Sara: Thank you for everything. For being you. For being an amazing person. For straightening me out
for pushing me and for always being honest. You are always there for me and I think you for that.
Silvia: You had more faith in me than even myself. Just because of you I knew I could do it. Thank
you for all the texts and emails with encouraging words.
Mike: Thank you for the advice to hop on a treadmill after spin classes. That probably saved my ass.
Aunt Nancy: Even though you couldn't be there, as
your ass was getting kicked by a half marathon,
you were kicking a half marathons ass, you were on my mind the whole time. I knew if you could
do a half marathon, I could finish this triathlon.You gave me strength.

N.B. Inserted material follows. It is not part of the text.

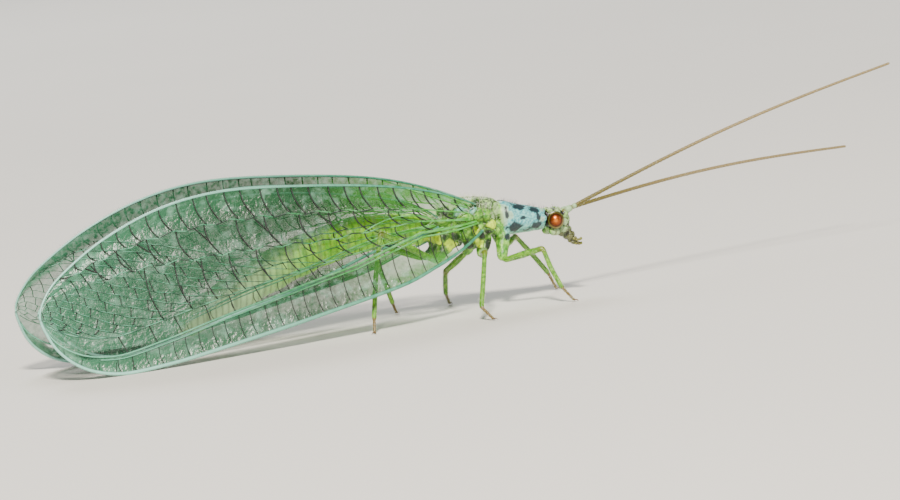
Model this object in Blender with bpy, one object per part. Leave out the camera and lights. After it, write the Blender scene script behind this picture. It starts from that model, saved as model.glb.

Michael: Thank you for informing me about this triathlon and encouraging me to do it. If it wasn't for
you and our long car ride up to Chazy to surprise my Mom, I would never have completed this goal.
Dad: Thanks for everything. I could not be more literal.
Mom: If you were not here to support me, to listen to me, to calm me down, to pick me up, to help me
out, or to love me, I would not have done it. I find strength in you. Literally I did this because of you.
I know I have missed many more people but I do have to get back to work.
Thanks to everyone. I love you guys!